Beyond this negative characterization of the Bank, New York financial interests were opposed to the Philadelphia sited bank. Its demise would further New York as the financial center of the bank. Jackson’s Kitchen Cabinet of informal advisers had more than one banker and industrialist, especially Amos Kendall, the future investor in the revolutionary technology of instant communication, telegraph. Credit expansion was highly appealing to them. The U.S. Bank countered private banks by calling them to redeem their bank notes. That policy reduced the amount of specie that Southern and Western banks could expand credit on. Absent the U.S. Bank, fractional reserve banking could proceed with fewer restraints.

Once Federal deposits were removed from the bank, the Jackson circle had their “Pet” banks that the Federal deposits were transferred to. Private state banks had less supervision in creating bank notes and an untoward expansion of the money supply took place. (See below for a counter narrative to this synopsis.) This inevitably leads to a Crash as the state private banks overextended themselves. Out of 850 banks in the country 343 closed and 62 partially failed. This is the risk of fractional reserve banking. Once confidence is lost then there are runs on all the banks, even healthy ones. It becomes a musical chair of money. Somebody will find themselves without a deposit to withdraw. In addition bank will call in loans for repayment, trying to obtain funds to pay the depositors. A real “It’s a Wonderful Life” scenario.
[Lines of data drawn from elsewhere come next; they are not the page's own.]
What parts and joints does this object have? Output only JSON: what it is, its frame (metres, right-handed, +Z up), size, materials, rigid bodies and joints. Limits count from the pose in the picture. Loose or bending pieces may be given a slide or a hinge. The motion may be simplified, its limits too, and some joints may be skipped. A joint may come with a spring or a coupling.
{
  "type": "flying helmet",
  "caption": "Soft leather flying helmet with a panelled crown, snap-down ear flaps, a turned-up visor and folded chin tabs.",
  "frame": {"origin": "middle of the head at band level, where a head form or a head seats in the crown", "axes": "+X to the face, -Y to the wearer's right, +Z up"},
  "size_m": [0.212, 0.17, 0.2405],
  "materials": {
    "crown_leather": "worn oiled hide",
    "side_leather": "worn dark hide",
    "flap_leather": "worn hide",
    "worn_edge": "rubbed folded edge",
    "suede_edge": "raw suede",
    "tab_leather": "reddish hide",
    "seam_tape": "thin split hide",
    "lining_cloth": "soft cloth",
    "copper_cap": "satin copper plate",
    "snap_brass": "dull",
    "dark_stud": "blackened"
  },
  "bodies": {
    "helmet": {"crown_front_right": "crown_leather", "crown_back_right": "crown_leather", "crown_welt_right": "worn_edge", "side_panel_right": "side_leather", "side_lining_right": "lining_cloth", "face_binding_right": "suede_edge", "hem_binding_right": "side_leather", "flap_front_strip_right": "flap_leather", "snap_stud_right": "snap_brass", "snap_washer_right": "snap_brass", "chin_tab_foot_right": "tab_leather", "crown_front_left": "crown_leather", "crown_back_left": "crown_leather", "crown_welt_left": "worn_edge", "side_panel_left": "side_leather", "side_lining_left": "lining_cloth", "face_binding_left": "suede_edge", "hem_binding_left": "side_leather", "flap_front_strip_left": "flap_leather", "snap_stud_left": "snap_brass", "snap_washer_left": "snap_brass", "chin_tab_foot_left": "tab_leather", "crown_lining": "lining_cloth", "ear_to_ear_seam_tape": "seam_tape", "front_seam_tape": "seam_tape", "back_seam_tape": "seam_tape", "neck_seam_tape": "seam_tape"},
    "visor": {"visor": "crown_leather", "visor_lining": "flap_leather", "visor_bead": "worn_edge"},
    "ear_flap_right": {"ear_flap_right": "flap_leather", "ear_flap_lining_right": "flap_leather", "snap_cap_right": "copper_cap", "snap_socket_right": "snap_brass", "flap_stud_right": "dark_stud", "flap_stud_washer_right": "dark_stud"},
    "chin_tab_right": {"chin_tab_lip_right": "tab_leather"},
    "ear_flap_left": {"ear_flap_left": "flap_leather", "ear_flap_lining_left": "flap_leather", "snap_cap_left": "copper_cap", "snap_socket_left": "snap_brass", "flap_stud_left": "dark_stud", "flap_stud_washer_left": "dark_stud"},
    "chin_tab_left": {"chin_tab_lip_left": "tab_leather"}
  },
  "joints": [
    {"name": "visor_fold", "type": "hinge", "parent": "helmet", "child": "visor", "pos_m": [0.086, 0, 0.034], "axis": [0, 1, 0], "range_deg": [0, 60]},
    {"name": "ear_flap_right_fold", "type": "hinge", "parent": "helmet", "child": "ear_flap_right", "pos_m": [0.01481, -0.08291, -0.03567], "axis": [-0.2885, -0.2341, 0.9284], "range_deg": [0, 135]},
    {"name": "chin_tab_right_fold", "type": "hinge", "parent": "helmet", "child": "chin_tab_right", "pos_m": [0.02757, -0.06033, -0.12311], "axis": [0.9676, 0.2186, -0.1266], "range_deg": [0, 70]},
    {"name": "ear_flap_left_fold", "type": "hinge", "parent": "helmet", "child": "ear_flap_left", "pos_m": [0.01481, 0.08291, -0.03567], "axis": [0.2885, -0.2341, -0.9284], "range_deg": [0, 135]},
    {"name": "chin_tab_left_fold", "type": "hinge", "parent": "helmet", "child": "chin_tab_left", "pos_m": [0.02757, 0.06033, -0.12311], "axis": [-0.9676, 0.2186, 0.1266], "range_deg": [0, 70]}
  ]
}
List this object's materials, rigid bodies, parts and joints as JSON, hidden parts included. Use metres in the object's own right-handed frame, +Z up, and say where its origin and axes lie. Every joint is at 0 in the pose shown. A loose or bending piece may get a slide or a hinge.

Permit an aside. Deposit insurance was to have solved that the problem of runs on the banks, but didn’t help in the Panic of 2008. The government was terrified of the consequences of the failure of Wall Street banksters and their counterparties with their highly leveraged financial schemes involving derivatives. The Wall Street genius’ had outwitted themselves. Even AIG that was to have backed up the risk was hopeless underfunded. Time for the U.S. taxpayer to pay up for Wall Street’s recklessness. And the Federal Reserve stepped in to rescue them by buying $ trillions of these esoteric derivatives. Those remain on the books of the Federal Reserve to the tune of some $ trillions, yet.

The Bush administration didn’t want to be left holding the bag of a massive collapse that wiped out Wall Street, resulting in a repetition of 1929. The political repercussions for the Republican Party for that economic disaster lasted decades.

When Dibble’s 2nd U.S. Bank suffered the withdrawal of the Federal receipts, sound banking would demand that loans would be called in as well. This was seen as a deliberate ploy by his opponents to wreck the economy. Jackson, always a hard money man, released the Specie Circular of 1836 mandating Western land purchases be paid with gold. This could be seen as having had a chilling effect on the economy as well. The price of cotton plummeted, due to overexpansion led on by easy money now that the U.S. bank no longer was an effective central banking instrument. And land purchases, much of it for cotton production, plunged in 1837. The destruction of the Bank presaged the sharp downturn of 1837. And the public determined the “War on the Bank” precipitated the Panic. The voters turned out the Democrats and elected a Whig for President in 1840.


A huge problem attaining straightforward economic analysis is its varying narratives. The Jackson’s Bank War is not immune. Stephen Temin in his The Jacksonian Economy has posited a counter narrative. The inflation 1832-36 and the Panic 1837 transpired for reasons other than absence of U.S. Bank supervision. Reserve ratios held steady; that is the amount of funds retained versus deposit didn’t drop dramatically after Jackson removed deposits from the Bank. In fact the public was content to hold less specie and more paper at this time and that in itself could escalate prices.
British business investment in America and its demand for cotton in the period 1831-1836 accounted for the spurt of inflation in the economy. Another international factor contributed to inflation for the period, which was Chinese silver purchasing British marketed opium.

The downturn began when the Bank of England acted in 1836 to stem the American investment, fearing loss of specie, by raising their interest rates. There was a short respite in the downturn in 1838 America; then a bad wheat harvest in 1838 in England increased imports and higher Bank of England interest rates again in 1839. The higher interest rates will attract funds and are meant to retain them in England. This is to counteract the increased grain imports, due to bad harvests in Britain. This had a negative effect in 1840 in America, due to the loss of British investment.

The crux, Jackson’s Bank War had little to do with neither the inflation nor the Panic of 1837. It was mentioned that the inflation was caused in part by the public’s holding MORE paper then specie as a percentage for the 1832-1836 period. Excessive cotton harvests and the accompanying collapse in its price and Bank of England’s contractive policies in 1836 instigated the Panic of 1837 NOT the Bank War. As noted the private banks were no more expansionary in their lending practices than the U.S. Bank either. 

The take away here is that President Jackson, Libertarian who envisioned little governmental role in the economy, saw a monetary system regulated by a Central Bank as an undo accretion of power; contrary to Constitutional ideals. He retained an agrarian sensibility that was skeptical of fractional reserve banking (the “It’s a Wonderful Life” bank) that had become common place. His Specie Circular of 1836 enforced this idea that real money, real store of value, was gold or silver not artificial contrivances like bank notes and paper, thus specie could only be accepted for Federal land purchases. Surprisingly, his Kitchen Cabinet was largely composed of ambitious business types not agrarian idealists. State banking versus The U.S. Bank was very attractive to them. And so they were much in favor of the destruction of the U.S. Bank.